Anton Komolov: And in terms of money, how does it compare to a hotel?
Rauf: In terms of money, again, Baku is a pretty expensive place. We rented an apartment for 50-60 manats, equivalent to euros, so 50-60 euros per day. That was a two-bedroom apartment, but these were practically cubic rooms with three-meter ceilings, with chandeliers above, but the apartment itself was quite small and compact. And this, let’s say, was the lowest price for a decent apartment in the center, but generally, you might find something for about 30 euros maybe 10-15 minutes’ walk from the center.
Anton Komolov: Yes, Rauf, by the way, we talked a bit off the air too. You said that the city even looks different, that there are unique customs there. For example, in Moscow, you can’t even hang air conditioner blocks on building façades, to not alter the façades and so on, officially. In Baku, it’s much simpler, I understand, right?

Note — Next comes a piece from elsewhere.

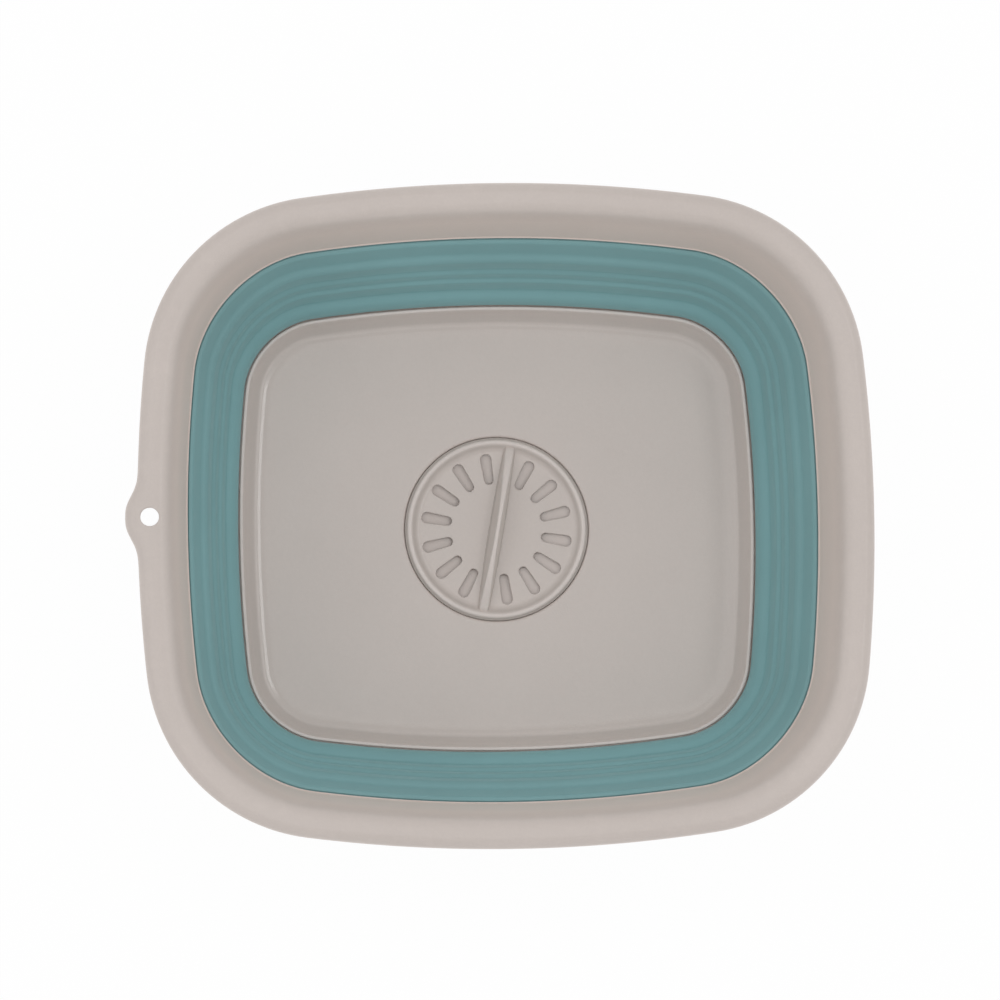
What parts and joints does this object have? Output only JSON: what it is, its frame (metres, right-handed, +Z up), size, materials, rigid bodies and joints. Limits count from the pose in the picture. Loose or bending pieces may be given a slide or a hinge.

Rauf: Yes, absolutely. The first thing that struck me when we were driving from the airport to the center, we passed by houses literally draped with laundry outside, and it made a very strange impression. In the very center, there are historic houses, and generally, they probably keep an eye on that, but if you move a bit away, it’s evident that no one stops people from adding on and building various additional blocks to their own apartments, whether inside the entrances or on the outside. And sometimes you encounter quite interesting and unconventional solutions, such as an extension on the level of a fourth-floor residential building, and long-long piles hanging down from it. It’s clear that someone expanded their apartment space, and apparently, no one minds.
Later, we lived in the center of Baku in a small courtyard, which had shrunk in size even further because it had grown such additions literally. So, each apartment somewhere added something. And it looks, of course, a bit odd, but quite typical for Azerbaijan. And colorful, probably. But here it’s also worth noting that after the events in Nagorno-Karabakh, quite a significant number of refugees, about a million, moved to Baku. And apparently, from the authorities’ side, some preferences were given to these refugees. At least, apparently, no one bothered them regarding their housing, meaning, wherever they managed to settle, they stayed. Strangely, in Azerbaijan itself, they are treated not just neutrally, but more than neutrally. Despite these people settling the city very distinctly, very unconventionally. Well, for instance, I saw a 14-story building that wasn’t finished, the top three floors. And this entire 14-story building was occupied by someone, and these top unfinished three floors were covered with some rags, and someone lived there too. This also looked quite unconventional. And such things are noticeable throughout all the residential areas and very evident in the regions.
Anton Komolov: And tell me, about transport in Baku itself. Meaning, if you’re staying in Baku for some time, living there, how is it best to get around? Take a taxi or does the public transport work well?
Rauf: Public transport works very well there. Generally, we traveled both by bus and taxi. A taxi there costs, I think, to any point you can convert it to euros, 5 euros. Basically, not much money. When going out of town, you can always find a car very quickly. Mainly by car. Moving around out of town is possible only by car. There only by buses or minibuses. Minibuses run in all directions from the bus station.